> _TASK BRIEF_: Write the material out again exactly.

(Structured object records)
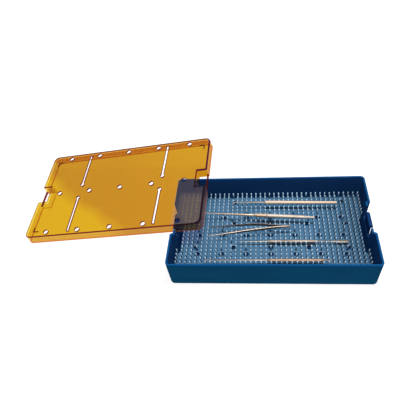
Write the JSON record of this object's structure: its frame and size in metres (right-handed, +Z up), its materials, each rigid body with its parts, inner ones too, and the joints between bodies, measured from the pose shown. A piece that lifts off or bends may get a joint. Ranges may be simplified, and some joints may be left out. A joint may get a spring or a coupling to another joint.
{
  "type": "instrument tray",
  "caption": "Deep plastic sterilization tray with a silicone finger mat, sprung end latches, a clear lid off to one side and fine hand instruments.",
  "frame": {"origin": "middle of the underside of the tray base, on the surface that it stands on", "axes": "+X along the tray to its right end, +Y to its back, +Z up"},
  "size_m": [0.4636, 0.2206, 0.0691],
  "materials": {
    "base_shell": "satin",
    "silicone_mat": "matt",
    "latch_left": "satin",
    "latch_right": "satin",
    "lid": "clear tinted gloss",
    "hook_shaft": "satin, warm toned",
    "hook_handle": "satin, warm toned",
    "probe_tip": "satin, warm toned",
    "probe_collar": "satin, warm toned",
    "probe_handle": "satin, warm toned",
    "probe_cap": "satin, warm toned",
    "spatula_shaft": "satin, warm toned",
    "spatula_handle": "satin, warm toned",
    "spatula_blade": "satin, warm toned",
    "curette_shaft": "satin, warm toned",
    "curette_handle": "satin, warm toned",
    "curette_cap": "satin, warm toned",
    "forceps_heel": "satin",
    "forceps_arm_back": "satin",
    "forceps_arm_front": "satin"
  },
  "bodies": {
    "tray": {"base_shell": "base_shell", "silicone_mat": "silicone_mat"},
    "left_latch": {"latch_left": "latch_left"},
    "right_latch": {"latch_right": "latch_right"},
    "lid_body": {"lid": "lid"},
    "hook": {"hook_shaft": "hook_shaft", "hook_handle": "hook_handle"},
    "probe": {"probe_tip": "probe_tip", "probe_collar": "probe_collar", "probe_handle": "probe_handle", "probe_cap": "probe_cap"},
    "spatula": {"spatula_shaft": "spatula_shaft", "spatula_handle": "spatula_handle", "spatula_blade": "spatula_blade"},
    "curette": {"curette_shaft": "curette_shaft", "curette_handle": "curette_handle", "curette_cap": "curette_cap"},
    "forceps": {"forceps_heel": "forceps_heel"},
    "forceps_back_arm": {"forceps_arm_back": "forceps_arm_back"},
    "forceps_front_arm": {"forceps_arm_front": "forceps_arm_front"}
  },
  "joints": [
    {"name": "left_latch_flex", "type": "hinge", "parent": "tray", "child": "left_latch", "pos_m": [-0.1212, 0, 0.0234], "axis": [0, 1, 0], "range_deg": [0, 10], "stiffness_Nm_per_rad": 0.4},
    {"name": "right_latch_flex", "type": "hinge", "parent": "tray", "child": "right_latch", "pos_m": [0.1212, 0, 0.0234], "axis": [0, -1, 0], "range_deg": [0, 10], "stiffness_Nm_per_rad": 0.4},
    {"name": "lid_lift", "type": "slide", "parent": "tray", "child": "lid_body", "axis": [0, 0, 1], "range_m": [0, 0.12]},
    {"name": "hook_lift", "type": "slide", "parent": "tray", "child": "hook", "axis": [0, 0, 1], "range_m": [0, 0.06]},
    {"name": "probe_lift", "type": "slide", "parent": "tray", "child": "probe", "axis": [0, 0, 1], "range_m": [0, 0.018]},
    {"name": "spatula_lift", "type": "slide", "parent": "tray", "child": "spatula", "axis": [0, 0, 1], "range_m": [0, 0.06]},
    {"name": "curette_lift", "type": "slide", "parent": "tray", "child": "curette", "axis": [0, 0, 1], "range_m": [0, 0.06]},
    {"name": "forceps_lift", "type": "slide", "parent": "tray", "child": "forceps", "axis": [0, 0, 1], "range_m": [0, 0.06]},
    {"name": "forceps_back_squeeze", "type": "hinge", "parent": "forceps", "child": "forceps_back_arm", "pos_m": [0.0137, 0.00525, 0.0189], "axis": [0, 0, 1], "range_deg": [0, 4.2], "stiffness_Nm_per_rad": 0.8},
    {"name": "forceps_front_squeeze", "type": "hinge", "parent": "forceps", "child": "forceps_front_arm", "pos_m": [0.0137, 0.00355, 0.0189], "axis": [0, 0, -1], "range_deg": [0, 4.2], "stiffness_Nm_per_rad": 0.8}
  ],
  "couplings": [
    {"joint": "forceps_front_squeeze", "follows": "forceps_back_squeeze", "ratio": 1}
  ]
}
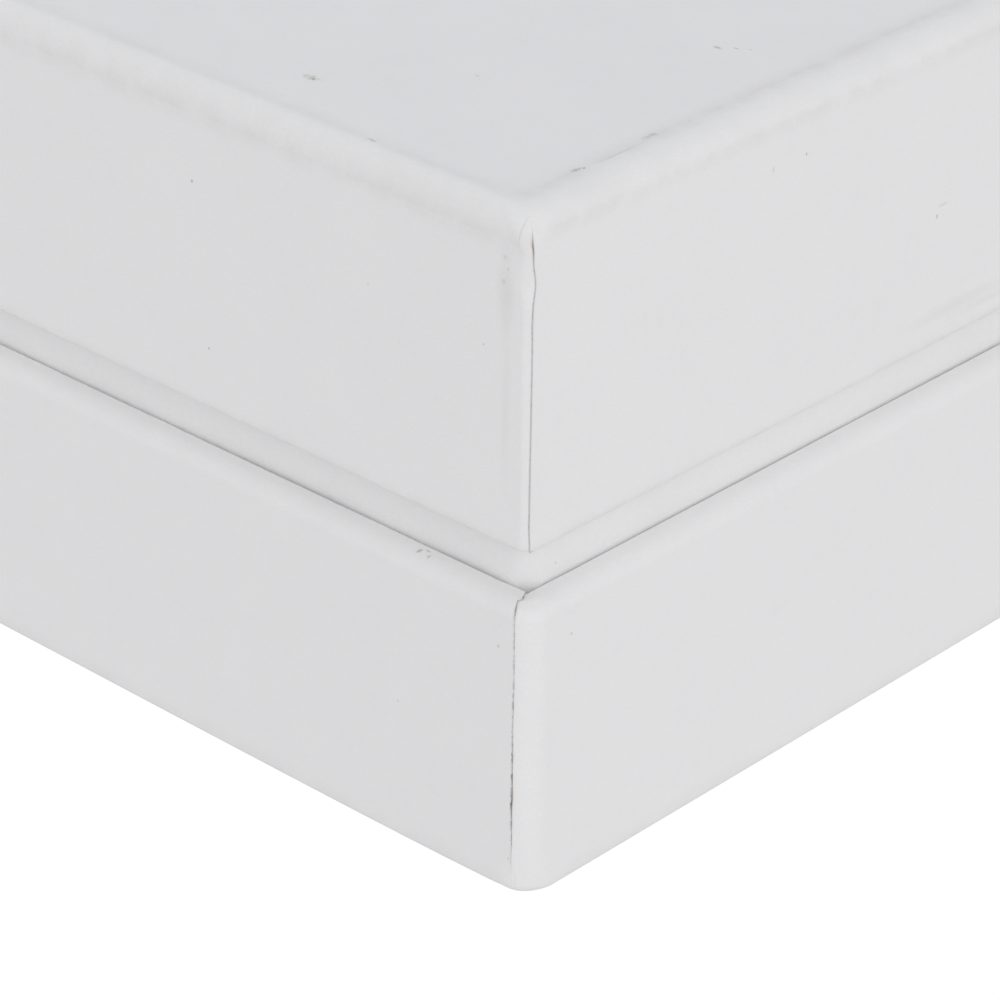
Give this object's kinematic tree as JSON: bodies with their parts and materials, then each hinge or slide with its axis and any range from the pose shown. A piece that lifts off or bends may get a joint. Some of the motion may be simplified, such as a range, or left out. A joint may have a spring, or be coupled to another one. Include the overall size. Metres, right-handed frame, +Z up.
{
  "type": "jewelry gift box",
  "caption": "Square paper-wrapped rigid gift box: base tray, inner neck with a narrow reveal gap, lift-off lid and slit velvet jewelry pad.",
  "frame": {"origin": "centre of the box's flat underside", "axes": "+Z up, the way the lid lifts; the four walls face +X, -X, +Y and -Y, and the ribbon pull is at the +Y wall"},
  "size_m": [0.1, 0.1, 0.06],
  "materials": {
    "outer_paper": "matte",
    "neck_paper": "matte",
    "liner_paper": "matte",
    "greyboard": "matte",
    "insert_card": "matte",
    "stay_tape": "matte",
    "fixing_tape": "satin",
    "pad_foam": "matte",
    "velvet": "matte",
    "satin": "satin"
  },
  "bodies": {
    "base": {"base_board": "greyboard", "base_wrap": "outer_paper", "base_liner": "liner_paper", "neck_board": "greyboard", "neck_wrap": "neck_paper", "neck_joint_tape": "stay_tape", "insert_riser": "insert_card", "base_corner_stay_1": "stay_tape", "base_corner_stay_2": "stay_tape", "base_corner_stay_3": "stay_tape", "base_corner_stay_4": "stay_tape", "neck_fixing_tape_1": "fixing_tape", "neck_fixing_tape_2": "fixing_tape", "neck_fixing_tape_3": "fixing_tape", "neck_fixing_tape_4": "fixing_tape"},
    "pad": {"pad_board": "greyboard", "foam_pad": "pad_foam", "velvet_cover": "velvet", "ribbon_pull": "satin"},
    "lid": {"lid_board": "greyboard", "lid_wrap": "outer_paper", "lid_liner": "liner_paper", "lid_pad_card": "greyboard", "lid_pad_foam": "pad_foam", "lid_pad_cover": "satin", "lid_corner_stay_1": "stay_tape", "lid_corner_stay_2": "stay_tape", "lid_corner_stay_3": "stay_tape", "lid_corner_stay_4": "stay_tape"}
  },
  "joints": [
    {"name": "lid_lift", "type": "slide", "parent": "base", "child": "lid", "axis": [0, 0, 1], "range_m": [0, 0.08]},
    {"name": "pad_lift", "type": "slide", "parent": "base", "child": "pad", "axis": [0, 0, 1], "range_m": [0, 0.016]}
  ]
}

> _FULL ANSWER_:
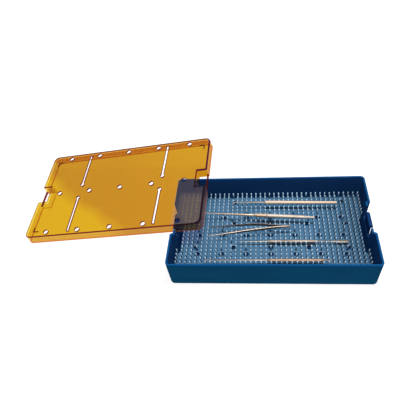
Write the JSON record of this object's structure: its frame and size in metres (right-handed, +Z up), its materials, each rigid body with its parts, inner ones too, and the joints between bodies, measured from the pose shown. A piece that lifts off or bends may get a joint. Ranges may be simplified, and some joints may be left out. A joint may get a spring or a coupling to another joint.
{
  "type": "instrument tray",
  "caption": "Deep plastic sterilization tray with a silicone finger mat, sprung end latches, a clear lid off to one side and fine hand instruments.",
  "frame": {"origin": "middle of the underside of the tray base, on the surface that it stands on", "axes": "+X along the tray to its right end, +Y to its back, +Z up"},
  "size_m": [0.4636, 0.2206, 0.0691],
  "materials": {
    "base_shell": "satin",
    "silicone_mat": "matt",
    "latch_left": "satin",
    "latch_right": "satin",
    "lid": "clear tinted gloss",
    "hook_shaft": "satin, warm toned",
    "hook_handle": "satin, warm toned",
    "probe_tip": "satin, warm toned",
    "probe_collar": "satin, warm toned",
    "probe_handle": "satin, warm toned",
    "probe_cap": "satin, warm toned",
    "spatula_shaft": "satin, warm toned",
    "spatula_handle": "satin, warm toned",
    "spatula_blade": "satin, warm toned",
    "curette_shaft": "satin, warm toned",
    "curette_handle": "satin, warm toned",
    "curette_cap": "satin, warm toned",
    "forceps_heel": "satin",
    "forceps_arm_back": "satin",
    "forceps_arm_front": "satin"
  },
  "bodies": {
    "tray": {"base_shell": "base_shell", "silicone_mat": "silicone_mat"},
    "left_latch": {"latch_left": "latch_left"},
    "right_latch": {"latch_right": "latch_right"},
    "lid_body": {"lid": "lid"},
    "hook": {"hook_shaft": "hook_shaft", "hook_handle": "hook_handle"},
    "probe": {"probe_tip": "probe_tip", "probe_collar": "probe_collar", "probe_handle": "probe_handle", "probe_cap": "probe_cap"},
    "spatula": {"spatula_shaft": "spatula_shaft", "spatula_handle": "spatula_handle", "spatula_blade": "spatula_blade"},
    "curette": {"curette_shaft": "curette_shaft", "curette_handle": "curette_handle", "curette_cap": "curette_cap"},
    "forceps": {"forceps_heel": "forceps_heel"},
    "forceps_back_arm": {"forceps_arm_back": "forceps_arm_back"},
    "forceps_front_arm": {"forceps_arm_front": "forceps_arm_front"}
  },
  "joints": [
    {"name": "left_latch_flex", "type": "hinge", "parent": "tray", "child": "left_latch", "pos_m": [-0.1212, 0, 0.0234], "axis": [0, 1, 0], "range_deg": [0, 10], "stiffness_Nm_per_rad": 0.4},
    {"name": "right_latch_flex", "type": "hinge", "parent": "tray", "child": "right_latch", "pos_m": [0.1212, 0, 0.0234], "axis": [0, -1, 0], "range_deg": [0, 10], "stiffness_Nm_per_rad": 0.4},
    {"name": "lid_lift", "type": "slide", "parent": "tray", "child": "lid_body", "axis": [0, 0, 1], "range_m": [0, 0.12]},
    {"name": "hook_lift", "type": "slide", "parent": "tray", "child": "hook", "axis": [0, 0, 1], "range_m": [0, 0.06]},
    {"name": "probe_lift", "type": "slide", "parent": "tray", "child": "probe", "axis": [0, 0, 1], "range_m": [0, 0.018]},
    {"name": "spatula_lift", "type": "slide", "parent": "tray", "child": "spatula", "axis": [0, 0, 1], "range_m": [0, 0.06]},
    {"name": "curette_lift", "type": "slide", "parent": "tray", "child": "curette", "axis": [0, 0, 1], "range_m": [0, 0.06]},
    {"name": "forceps_lift", "type": "slide", "parent": "tray", "child": "forceps", "axis": [0, 0, 1], "range_m": [0, 0.06]},
    {"name": "forceps_back_squeeze", "type": "hinge", "parent": "forceps", "child": "forceps_back_arm", "pos_m": [0.0137, 0.00525, 0.0189], "axis": [0, 0, 1], "range_deg": [0, 4.2], "stiffness_Nm_per_rad": 0.8},
    {"name": "forceps_front_squeeze", "type": "hinge", "parent": "forceps", "child": "forceps_front_arm", "pos_m": [0.0137, 0.00355, 0.0189], "axis": [0, 0, -1], "range_deg": [0, 4.2], "stiffness_Nm_per_rad": 0.8}
  ],
  "couplings": [
    {"joint": "forceps_front_squeeze", "follows": "forceps_back_squeeze", "ratio": 1}
  ]
}
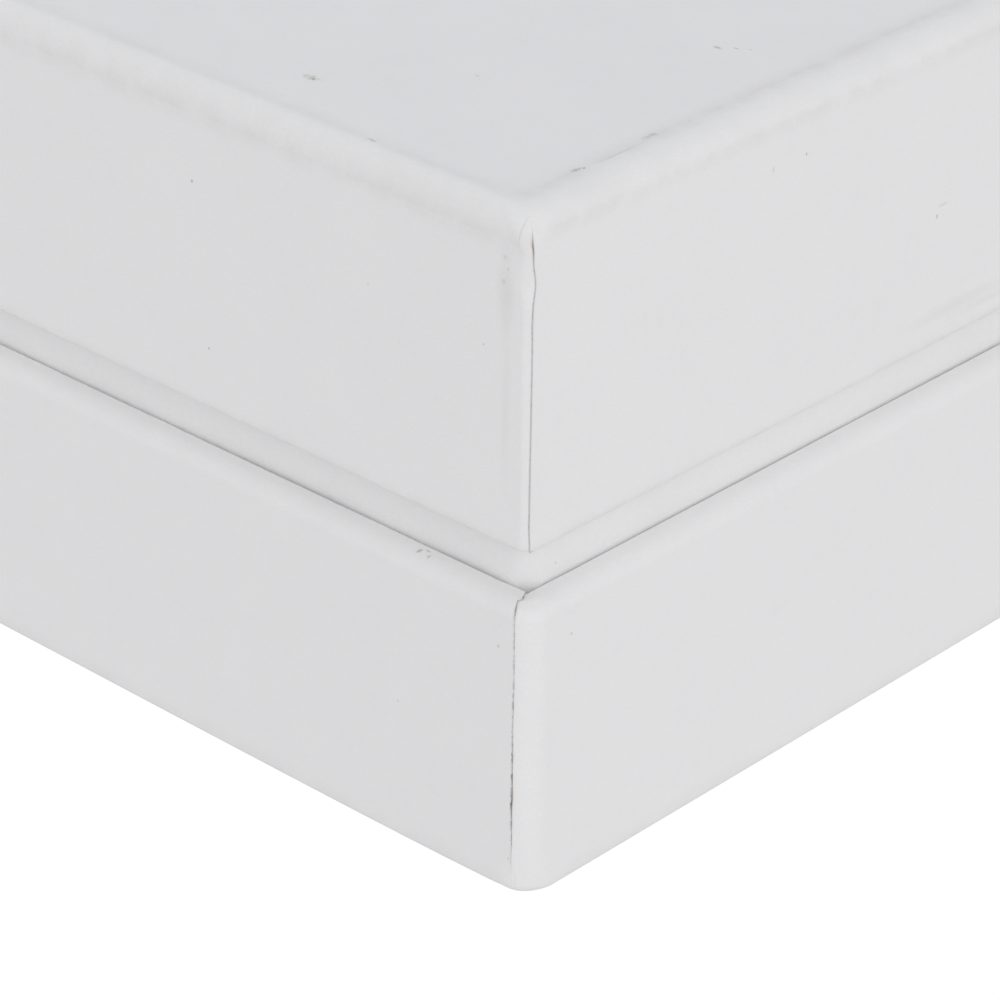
Give this object's kinematic tree as JSON: bodies with their parts and materials, then each hinge or slide with its axis and any range from the pose shown. A piece that lifts off or bends may get a joint. Some of the motion may be simplified, such as a range, or left out. A joint may have a spring, or be coupled to another one. Include the overall size. Metres, right-handed frame, +Z up.
{
  "type": "jewelry gift box",
  "caption": "Square paper-wrapped rigid gift box: base tray, inner neck with a narrow reveal gap, lift-off lid and slit velvet jewelry pad.",
  "frame": {"origin": "centre of the box's flat underside", "axes": "+Z up, the way the lid lifts; the four walls face +X, -X, +Y and -Y, and the ribbon pull is at the +Y wall"},
  "size_m": [0.1, 0.1, 0.06],
  "materials": {
    "outer_paper": "matte",
    "neck_paper": "matte",
    "liner_paper": "matte",
    "greyboard": "matte",
    "insert_card": "matte",
    "stay_tape": "matte",
    "fixing_tape": "satin",
    "pad_foam": "matte",
    "velvet": "matte",
    "satin": "satin"
  },
  "bodies": {
    "base": {"base_board": "greyboard", "base_wrap": "outer_paper", "base_liner": "liner_paper", "neck_board": "greyboard", "neck_wrap": "neck_paper", "neck_joint_tape": "stay_tape", "insert_riser": "insert_card", "base_corner_stay_1": "stay_tape", "base_corner_stay_2": "stay_tape", "base_corner_stay_3": "stay_tape", "base_corner_stay_4": "stay_tape", "neck_fixing_tape_1": "fixing_tape", "neck_fixing_tape_2": "fixing_tape", "neck_fixing_tape_3": "fixing_tape", "neck_fixing_tape_4": "fixing_tape"},
    "pad": {"pad_board": "greyboard", "foam_pad": "pad_foam", "velvet_cover": "velvet", "ribbon_pull": "satin"},
    "lid": {"lid_board": "greyboard", "lid_wrap": "outer_paper", "lid_liner": "liner_paper", "lid_pad_card": "greyboard", "lid_pad_foam": "pad_foam", "lid_pad_cover": "satin", "lid_corner_stay_1": "stay_tape", "lid_corner_stay_2": "stay_tape", "lid_corner_stay_3": "stay_tape", "lid_corner_stay_4": "stay_tape"}
  },
  "joints": [
    {"name": "lid_lift", "type": "slide", "parent": "base", "child": "lid", "axis": [0, 0, 1], "range_m": [0, 0.08]},
    {"name": "pad_lift", "type": "slide", "parent": "base", "child": "pad", "axis": [0, 0, 1], "range_m": [0, 0.016]}
  ]
}